You simply cannot. Each year, we listen to stories of pets who suddenly bolted and were hit by vehicles, or were never found again; of pets who died of sheer fright, or hurt themselves trying to get away from noises coming from everywhere at once. Many are left to cower in fear in a corner, shaking and drooling until it is all over; in a particularly heartbreaking case, a dog jumped through a window in sheer terror despite all of the owners’ precautions, and was later fatally hit by a vehicle.

Of course, this is only the part concerning pets; you probably don’t need us to tell you how upsetting the loud bangs and sudden flashes can be to people with PTSD or any sort of sensory issues.

Nearly each year, we see at least a petition calling for limits to be placed on the sales of fireworks to the general public reaching Westminster. The Petitions Committee’s 2019 report found that current fireworks laws are ‘inadequate’; yet what follows is the same conversation, over and over: a British version of Groundhog Day.

Parliamentary fireworks: MPs finally listen to pet owners

Yes, MPs understand the plight of pet owners. Why, they’re pet owners themselves! Here’s a chunk of their intervention entirely devoted to telling us about their dog. Have they mentioned they love their dog very much? Indeed they do! They understand the pain, the despair of people who watch their pets suffer.

Yes, it is awful – yes, of course they also care about people who are affected – but no, there is no need for any legislation restricting the sale of fireworks. Our current legislation is certainly enough. How come you keep signing the same petitions in the thousands each year while we have legislation which is absolutely already working? You gaggle of fun-hating socialists! (Looking at you, Jacob Rees-Mogg).

This year, much like every year before, change doesn’t seem to be forthcoming in England; indeed, in the midst of the political turmoil, even the Government’s flagship Kept Animals Bill has been repeatedly pushed to the sidelines. In Scotland, however, something significant has happened: the Fireworks and Pyrotechnic Articles (Scotland) Bill passed following a Scottish Parliament debate, introducing “a fireworks licensing system, with mandatory safety training, for people wishing to purchase and use fireworks”.

“This ground-breaking new legislation will improve the lives of people right across Scotland”

“It also introduces powers for local authorities to designate firework control zones, restrictions on the supply and use of fireworks, and a new offence to criminalise the supply of fireworks and pyrotechnics to under-18s. Being in possession of a firework or other pyrotechnic in a public place, or at certain places or events, without reasonable excuse also becomes an offence.”

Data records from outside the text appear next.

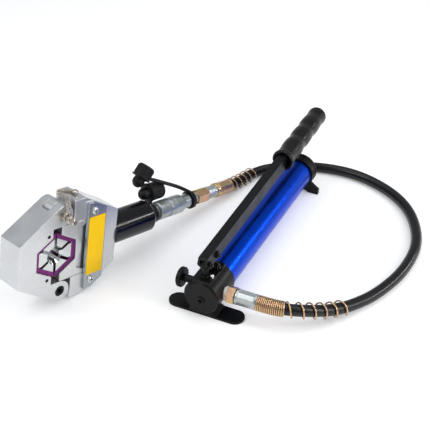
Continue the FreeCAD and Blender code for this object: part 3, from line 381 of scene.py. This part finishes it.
def set_floor():
    """A pale floor that keeps the shadow, and glows a little to the camera and in reflections."""
    mesh = bpy.data.meshes.new("Floor")
    corners = [(x * FLOOR_REACH, y * FLOOR_REACH, 0) for x, y in ((-1, -1), (1, -1), (1, 1), (-1, 1))]
    mesh.from_pydata(corners, [], [(0, 1, 2, 3)])
    look, nodes = material("Pale floor")
    path = nodes.add("ShaderNodeLightPath")
    seen = nodes.maths("MAXIMUM", path["Is Camera Ray"], path["Is Glossy Ray"])
    glow = nodes.maths("MULTIPLY", seen, FLOOR_GLOW)
    set_surface(nodes, {"Base Color": FLOOR_COLOUR, "Roughness": 0.9, "Specular IOR Level": 0.1,
                        "Emission Color": WHITE, "Emission Strength": glow})
    mesh.materials.append(look)
    placed(bpy.data.objects.new("Floor", mesh))


# Turned meshes

STEPS, FINE_STEPS = 72, 96
TURNED_SHARP = math.radians(32)


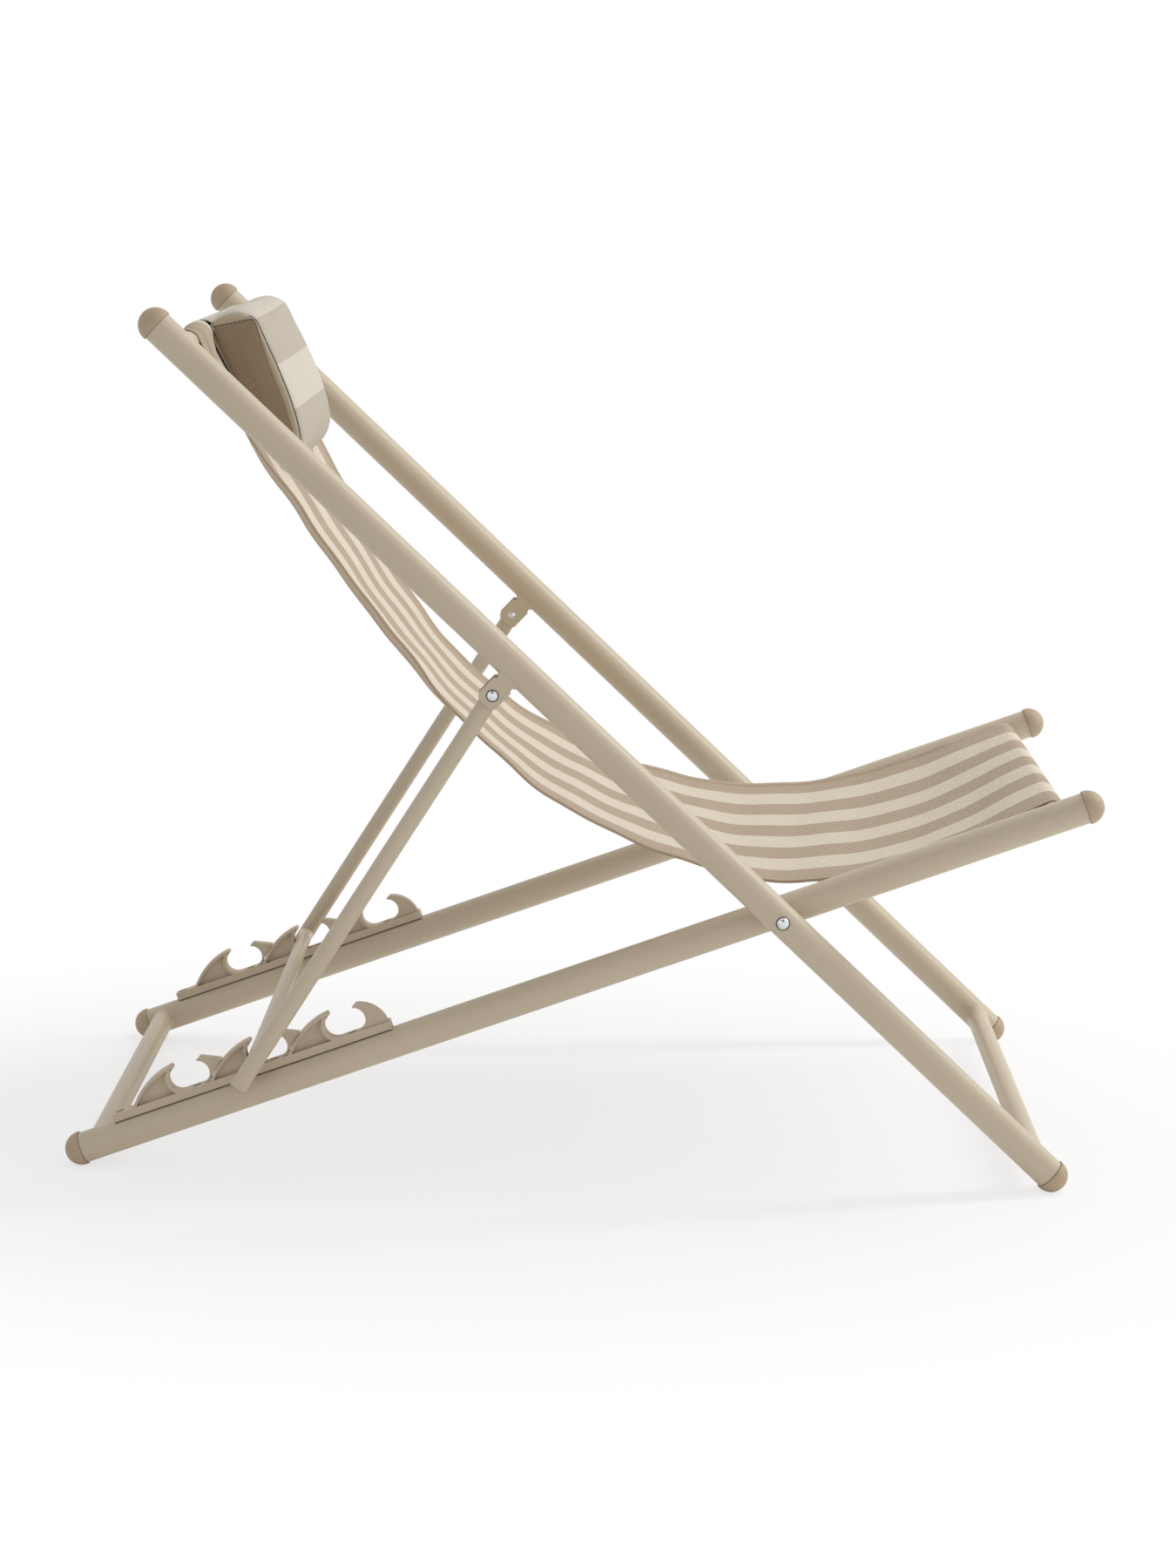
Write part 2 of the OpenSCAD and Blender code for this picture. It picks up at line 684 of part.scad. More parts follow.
seat_tube(left);  // seat_tube_left
seat_tube(right);  // seat_tube_right
front_bar();
rear_bar();
cap_front(left);  // cap_front_left
cap_front(right);  // cap_front_right
foot_rear(left);  // foot_rear_left
foot_rear(right);  // foot_rear_right
rack(left);  // rack_left
rack(right);  // rack_right
rack_screws(left);  // rack_screws_left
rack_screws(right);  // rack_screws_right
back_tube(left);  // back_tube_left
back_tube(right);  // back_tube_right
head_bar();
foot_bar();
cap_head(left);  // cap_head_left
cap_head(right);  // cap_head_right
foot_front(left);  // foot_front_left
foot_front(right);  // foot_front_right
bracket(left);  // bracket_left
bracket(right);  // bracket_right
prop_rivet(left);  // prop_rivet_left
prop_rivet(right);  // prop_rivet_right
pivot_bolt(left);  // pivot_bolt_left
pivot_bolt(right);  // pivot_bolt_right
pivot_spacer(left);  // pivot_spacer_left
pivot_spacer(right);  // pivot_spacer_right
pivot_washer(left);  // pivot_washer_left
pivot_washer(right);  // pivot_washer_right
pivot_nut(left);  // pivot_nut_left
pivot_nut(right);  // pivot_nut_right
prop_tube(left);  // prop_tube_left
prop_tube(right);  // prop_tube_right
prop_bar();
prop_plug(left);  // prop_plug_left
prop_plug(right);  // prop_plug_right
sling();
pillow();
pillow_strap();
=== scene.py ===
"""Reclining sun lounger: cloth, finishes, light and a camera round its solid frame."""
import json
import math

import bmesh
import bpy
import numpy as np
from bpy.props import FloatProperty, FloatVectorProperty, IntProperty, PointerProperty
from mathutils import Matrix, Vector


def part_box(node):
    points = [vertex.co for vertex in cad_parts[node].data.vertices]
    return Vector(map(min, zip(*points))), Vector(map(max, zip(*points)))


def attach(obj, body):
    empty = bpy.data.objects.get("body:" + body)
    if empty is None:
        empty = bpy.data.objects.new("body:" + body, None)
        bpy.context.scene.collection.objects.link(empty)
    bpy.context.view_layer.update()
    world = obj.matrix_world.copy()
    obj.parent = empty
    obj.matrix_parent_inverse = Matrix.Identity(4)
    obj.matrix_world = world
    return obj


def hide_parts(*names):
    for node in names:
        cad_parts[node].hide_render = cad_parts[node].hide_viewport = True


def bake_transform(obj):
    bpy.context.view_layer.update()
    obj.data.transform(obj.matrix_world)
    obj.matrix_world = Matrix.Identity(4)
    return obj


bl_info = {
    "name": "Reclining Sun Lounger",
    "version": (1, 0, 0),
    "blender": (4, 5, 0),
    "location": "3D View > Sidebar > Lounger",
    "description": "Dresses the lounger's frame with its sling, pillow, welds and finishes",
    "category": "Object",
}

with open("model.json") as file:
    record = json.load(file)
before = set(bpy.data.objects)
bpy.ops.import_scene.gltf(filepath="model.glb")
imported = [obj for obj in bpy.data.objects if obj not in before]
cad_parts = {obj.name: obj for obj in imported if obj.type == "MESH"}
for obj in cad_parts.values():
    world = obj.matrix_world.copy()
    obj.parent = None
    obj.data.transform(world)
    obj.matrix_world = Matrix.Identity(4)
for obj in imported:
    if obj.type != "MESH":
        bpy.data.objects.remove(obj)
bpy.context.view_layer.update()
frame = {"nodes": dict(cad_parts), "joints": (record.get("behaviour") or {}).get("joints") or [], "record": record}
NODES = frame["nodes"]
LEFT, RIGHT = 1, -1
SIDES = (("left", LEFT), ("right", RIGHT))

# What the side tubes of each body carry: (body, tubes, bars, caps)
SIDE_FRAMES = (
    ("base_frame", "seat_tube", ("rear_bar", "front_bar"), ("cap_front", "foot_rear")),
    ("back_frame", "back_tube", ("foot_bar", "head_bar"), ("cap_head", "foot_front")),
)


# ---- Where the frame is ----


def middle(node):
    """Centre of a solid's box."""
    low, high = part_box(node)
    return (low + high) / 2


def side_point(node):
    """Centre of a solid in the side plane, (x, z)."""
    centre = middle(node)
    return np.array([centre.x, centre.z])


def thickness(node):
    """Diameter of a bar that runs across the lounger."""
    low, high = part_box(node)
    return high.z - low.z


def breadth(node):
    """Size of a solid across the lounger, such as a side tube's diameter."""
    low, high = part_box(node)
    return high.y - low.y


def corners_of(node):
    """A solid's corners, as rows of x, y and z."""
    return np.array([corner.co[:] for corner in NODES[node].data.vertices])


def run_of(tube):
    """Direction of a side tube in the side plane, from the pivot to its upper end."""
    leg = (FRONT_BAR if tube.startswith("seat") else HEAD_BAR) - PIVOT
    return leg / np.linalg.norm(leg)


PIVOT = np.array([frame["joints"][0]["pos_m"][0], frame["joints"][0]["pos_m"][2]])
HEAD_BAR = side_point("head_bar")
FRONT_BAR = side_point("front_bar")
BAR_RADIUS = thickness("head_bar") / 2
BAR_GAP = 0.0003
PILLOW_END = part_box("pillow")[1].y
SEAT_SLOPE = math.degrees(math.atan2(FRONT_BAR[1] - PIVOT[1], FRONT_BAR[0] - PIVOT[0]))


# ---- Settings ----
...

Community Safety Minister Ash Regan said, “This ground-breaking new legislation will improve the lives of people right across Scotland. This is not a ban on fireworks. We still want people to enjoy them safely, for example attending organised displays.

“But this vitally important step will make firework use more predictable and safer. The Bill will ensure appropriate action can be taken over the dangerous or disruptive use of fireworks, as well as reducing the misuse of pyrotechnic devices such as flares.”

Regan added, “I am deeply grateful for the valued support and consideration this Bill received from NHS staff, the Scottish Fire and Rescue Service, the Scottish SPCA and Police Scotland.”

Gilly Mendes Ferreira, head of innovation and strategic relations for the Scottish SPCA, said, “The passing of this Bill will help to tackle the impact that private use in particular can have and help to keep communities across Scotland safe. We always ask that the public enjoy fireworks responsibly and be mindful of the negative effect their misuse can have on people and animals.”

The British Veterinary Association (BVA), while welcoming the Bill, was more cautious – expressing concern that the measures do not go far enough.

“Loopholes have the potential to be exploited and may mean that these displays still have the potential to cause stress, harm and potential injury for animals nearby”

BVA President Malcolm Morley said, “Loud and high-pitched fireworks can cause extreme stress and upset for many species of animal as well as having the potential to cause pain and injury if an animal becomes panicked or a firework gets out of control.

“These measures are therefore a very welcome step in the right direction. It is vital that the Scottish Government now makes sure that there is adequate resource and guidance in place to ensure these new important rules can be properly enforced. We remain concerned about loopholes left by exemptions for public displays to continue to take place in designated Firework Control Zones and the lack of licensing requirements for public displays and organised events.

“These loopholes have the potential to be exploited and may mean that these displays still have the potential to cause stress, harm and potential injury for animals nearby.”


Other critics of the new legislation have raised concerns, including the possibility that this may lead to a black market of fireworks, and that people may get around the regulation via online purchases or by simply crossing the border into England to buy fireworks freely (now, at least one of those options would be significantly harder if some legislation were to be introduced in England, too…)

With Firework Season about to start, we will soon find out whether this Bill will make a real difference, or if it will need some corrections in order to protect vulnerable animals and people as it is meant to do. No piece of legislation is perfect – but a flawed step forward is still a step forward. At the very least, it shows awareness of the problem as well as willingness to take action.

And that is worth more than a million anecdotes on how much our MPs love their dogs.